## INPUT MATERIAL
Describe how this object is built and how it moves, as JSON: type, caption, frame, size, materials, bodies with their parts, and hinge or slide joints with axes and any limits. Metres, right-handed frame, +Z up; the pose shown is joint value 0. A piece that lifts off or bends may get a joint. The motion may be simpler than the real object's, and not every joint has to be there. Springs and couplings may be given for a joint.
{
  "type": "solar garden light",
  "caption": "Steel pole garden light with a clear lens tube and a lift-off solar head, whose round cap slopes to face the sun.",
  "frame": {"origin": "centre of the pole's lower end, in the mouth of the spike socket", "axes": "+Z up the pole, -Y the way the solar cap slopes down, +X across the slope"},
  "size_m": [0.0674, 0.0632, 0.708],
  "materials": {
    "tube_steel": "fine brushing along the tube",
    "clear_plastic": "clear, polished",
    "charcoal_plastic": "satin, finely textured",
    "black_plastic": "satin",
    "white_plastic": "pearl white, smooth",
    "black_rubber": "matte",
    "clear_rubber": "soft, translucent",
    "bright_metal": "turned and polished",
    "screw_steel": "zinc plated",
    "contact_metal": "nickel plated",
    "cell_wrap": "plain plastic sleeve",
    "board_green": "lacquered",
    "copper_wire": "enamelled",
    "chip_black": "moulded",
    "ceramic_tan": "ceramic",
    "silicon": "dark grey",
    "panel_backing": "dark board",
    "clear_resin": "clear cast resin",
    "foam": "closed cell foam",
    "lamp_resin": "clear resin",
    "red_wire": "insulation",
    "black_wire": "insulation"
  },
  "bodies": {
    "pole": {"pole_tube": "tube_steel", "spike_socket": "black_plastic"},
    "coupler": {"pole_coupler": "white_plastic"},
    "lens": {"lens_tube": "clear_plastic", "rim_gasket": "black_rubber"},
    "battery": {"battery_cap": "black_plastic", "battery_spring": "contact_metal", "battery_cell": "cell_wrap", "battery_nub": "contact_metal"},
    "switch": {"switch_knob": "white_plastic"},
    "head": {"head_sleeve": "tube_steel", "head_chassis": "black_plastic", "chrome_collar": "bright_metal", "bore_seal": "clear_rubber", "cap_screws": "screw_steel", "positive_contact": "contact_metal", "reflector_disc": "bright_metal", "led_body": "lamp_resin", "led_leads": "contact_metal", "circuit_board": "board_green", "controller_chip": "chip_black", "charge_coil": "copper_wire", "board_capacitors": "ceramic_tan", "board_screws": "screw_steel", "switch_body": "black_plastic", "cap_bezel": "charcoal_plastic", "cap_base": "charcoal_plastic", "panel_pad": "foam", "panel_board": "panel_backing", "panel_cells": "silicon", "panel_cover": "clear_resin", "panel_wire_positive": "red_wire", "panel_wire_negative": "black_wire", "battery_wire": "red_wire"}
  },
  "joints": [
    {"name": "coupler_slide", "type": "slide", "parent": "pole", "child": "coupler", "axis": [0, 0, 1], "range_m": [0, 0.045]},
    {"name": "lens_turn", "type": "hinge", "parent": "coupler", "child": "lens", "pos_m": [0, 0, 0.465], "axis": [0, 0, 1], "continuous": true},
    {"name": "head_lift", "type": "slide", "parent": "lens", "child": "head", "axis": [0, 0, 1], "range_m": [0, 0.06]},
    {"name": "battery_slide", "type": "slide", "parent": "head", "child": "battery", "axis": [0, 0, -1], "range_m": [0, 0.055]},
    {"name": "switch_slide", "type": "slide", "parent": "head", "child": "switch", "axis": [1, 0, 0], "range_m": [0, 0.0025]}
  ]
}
* * *
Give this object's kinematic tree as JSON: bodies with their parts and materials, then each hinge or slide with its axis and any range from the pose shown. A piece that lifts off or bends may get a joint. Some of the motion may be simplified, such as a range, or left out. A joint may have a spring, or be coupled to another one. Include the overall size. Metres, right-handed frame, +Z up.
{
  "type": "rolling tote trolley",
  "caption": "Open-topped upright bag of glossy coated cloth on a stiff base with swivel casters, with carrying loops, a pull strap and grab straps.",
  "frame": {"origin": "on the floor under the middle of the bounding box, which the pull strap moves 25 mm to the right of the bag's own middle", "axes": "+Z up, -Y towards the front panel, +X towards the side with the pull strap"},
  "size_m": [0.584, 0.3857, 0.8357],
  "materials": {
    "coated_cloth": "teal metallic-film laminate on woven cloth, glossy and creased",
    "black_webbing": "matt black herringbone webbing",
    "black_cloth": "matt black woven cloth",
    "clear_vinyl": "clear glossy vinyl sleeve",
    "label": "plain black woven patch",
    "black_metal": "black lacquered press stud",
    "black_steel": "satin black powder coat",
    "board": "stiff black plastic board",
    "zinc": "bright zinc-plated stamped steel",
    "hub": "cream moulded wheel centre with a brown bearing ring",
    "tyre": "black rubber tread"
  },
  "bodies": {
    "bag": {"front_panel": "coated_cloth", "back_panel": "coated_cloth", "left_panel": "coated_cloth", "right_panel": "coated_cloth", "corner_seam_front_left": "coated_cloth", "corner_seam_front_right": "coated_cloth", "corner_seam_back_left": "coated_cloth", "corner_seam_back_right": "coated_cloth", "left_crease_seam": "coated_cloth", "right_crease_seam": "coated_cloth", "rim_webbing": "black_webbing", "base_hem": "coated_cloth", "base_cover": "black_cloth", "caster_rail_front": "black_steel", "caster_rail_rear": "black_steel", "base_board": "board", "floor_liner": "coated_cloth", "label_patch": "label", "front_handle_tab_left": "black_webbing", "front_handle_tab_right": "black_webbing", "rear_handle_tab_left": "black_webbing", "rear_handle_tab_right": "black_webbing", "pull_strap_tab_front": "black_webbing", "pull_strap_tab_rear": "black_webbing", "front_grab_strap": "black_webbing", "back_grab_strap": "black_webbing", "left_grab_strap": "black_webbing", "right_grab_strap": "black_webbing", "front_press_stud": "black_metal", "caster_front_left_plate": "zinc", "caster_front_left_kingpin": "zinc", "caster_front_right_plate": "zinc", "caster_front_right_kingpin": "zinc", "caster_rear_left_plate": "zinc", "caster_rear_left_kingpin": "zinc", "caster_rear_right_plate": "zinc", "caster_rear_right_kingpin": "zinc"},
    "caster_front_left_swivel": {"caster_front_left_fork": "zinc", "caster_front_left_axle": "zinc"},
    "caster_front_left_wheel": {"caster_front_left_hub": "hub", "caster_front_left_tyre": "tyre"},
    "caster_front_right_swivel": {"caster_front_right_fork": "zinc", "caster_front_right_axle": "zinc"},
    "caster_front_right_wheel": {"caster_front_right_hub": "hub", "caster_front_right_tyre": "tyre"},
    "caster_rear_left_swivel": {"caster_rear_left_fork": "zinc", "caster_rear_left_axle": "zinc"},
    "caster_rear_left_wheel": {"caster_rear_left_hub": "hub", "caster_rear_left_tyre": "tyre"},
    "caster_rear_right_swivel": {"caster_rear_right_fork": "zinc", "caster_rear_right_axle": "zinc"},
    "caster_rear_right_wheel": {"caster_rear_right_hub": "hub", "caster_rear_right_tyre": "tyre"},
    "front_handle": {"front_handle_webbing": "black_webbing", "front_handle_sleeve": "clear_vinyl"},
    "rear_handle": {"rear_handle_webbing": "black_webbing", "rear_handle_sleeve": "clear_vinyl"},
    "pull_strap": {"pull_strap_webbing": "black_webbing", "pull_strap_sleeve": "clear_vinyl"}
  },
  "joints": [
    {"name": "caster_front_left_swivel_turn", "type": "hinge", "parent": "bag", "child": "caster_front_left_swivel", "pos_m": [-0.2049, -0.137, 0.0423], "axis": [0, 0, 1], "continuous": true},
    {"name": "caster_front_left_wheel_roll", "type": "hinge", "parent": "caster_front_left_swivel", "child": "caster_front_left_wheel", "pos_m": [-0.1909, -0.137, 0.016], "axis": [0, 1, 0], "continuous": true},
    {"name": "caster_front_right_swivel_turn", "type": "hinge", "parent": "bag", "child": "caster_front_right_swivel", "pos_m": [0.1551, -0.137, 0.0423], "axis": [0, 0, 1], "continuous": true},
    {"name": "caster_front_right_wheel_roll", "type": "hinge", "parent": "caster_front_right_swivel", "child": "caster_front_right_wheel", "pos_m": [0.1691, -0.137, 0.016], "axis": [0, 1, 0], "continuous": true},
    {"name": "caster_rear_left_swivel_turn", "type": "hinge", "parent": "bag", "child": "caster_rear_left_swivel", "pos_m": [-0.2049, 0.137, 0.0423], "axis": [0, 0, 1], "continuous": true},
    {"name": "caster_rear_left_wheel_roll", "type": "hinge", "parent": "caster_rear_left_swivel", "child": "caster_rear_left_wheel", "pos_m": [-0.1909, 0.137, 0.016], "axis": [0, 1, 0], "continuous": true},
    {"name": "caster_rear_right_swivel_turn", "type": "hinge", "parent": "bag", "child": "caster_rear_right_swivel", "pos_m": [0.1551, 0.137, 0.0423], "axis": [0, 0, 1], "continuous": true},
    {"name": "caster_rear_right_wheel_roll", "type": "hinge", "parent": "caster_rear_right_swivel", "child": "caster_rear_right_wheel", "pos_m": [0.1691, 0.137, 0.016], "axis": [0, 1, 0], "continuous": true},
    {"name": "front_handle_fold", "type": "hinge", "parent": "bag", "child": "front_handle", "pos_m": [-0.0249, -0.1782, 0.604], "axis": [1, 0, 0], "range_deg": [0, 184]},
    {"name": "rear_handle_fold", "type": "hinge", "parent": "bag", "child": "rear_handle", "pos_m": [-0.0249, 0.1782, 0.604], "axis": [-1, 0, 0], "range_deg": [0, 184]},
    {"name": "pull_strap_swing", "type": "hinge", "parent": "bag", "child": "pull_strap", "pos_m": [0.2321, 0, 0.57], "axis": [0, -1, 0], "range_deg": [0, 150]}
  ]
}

## SET EXERCISE
Identify the lines in the entries above that contain "lifts", then copy them out.

## CORRECT ANSWER
Describe how this object is built and how it moves, as JSON: type, caption, frame, size, materials, bodies with their parts, and hinge or slide joints with axes and any limits. Metres, right-handed frame, +Z up; the pose shown is joint value 0. A piece that lifts off or bends may get a joint. The motion may be simpler than the real object's, and not every joint has to be there. Springs and couplings may be given for a joint.
Give this object's kinematic tree as JSON: bodies with their parts and materials, then each hinge or slide with its axis and any range from the pose shown. A piece that lifts off or bends may get a joint. Some of the motion may be simplified, such as a range, or left out. A joint may have a spring, or be coupled to another one. Include the overall size. Metres, right-handed frame, +Z up.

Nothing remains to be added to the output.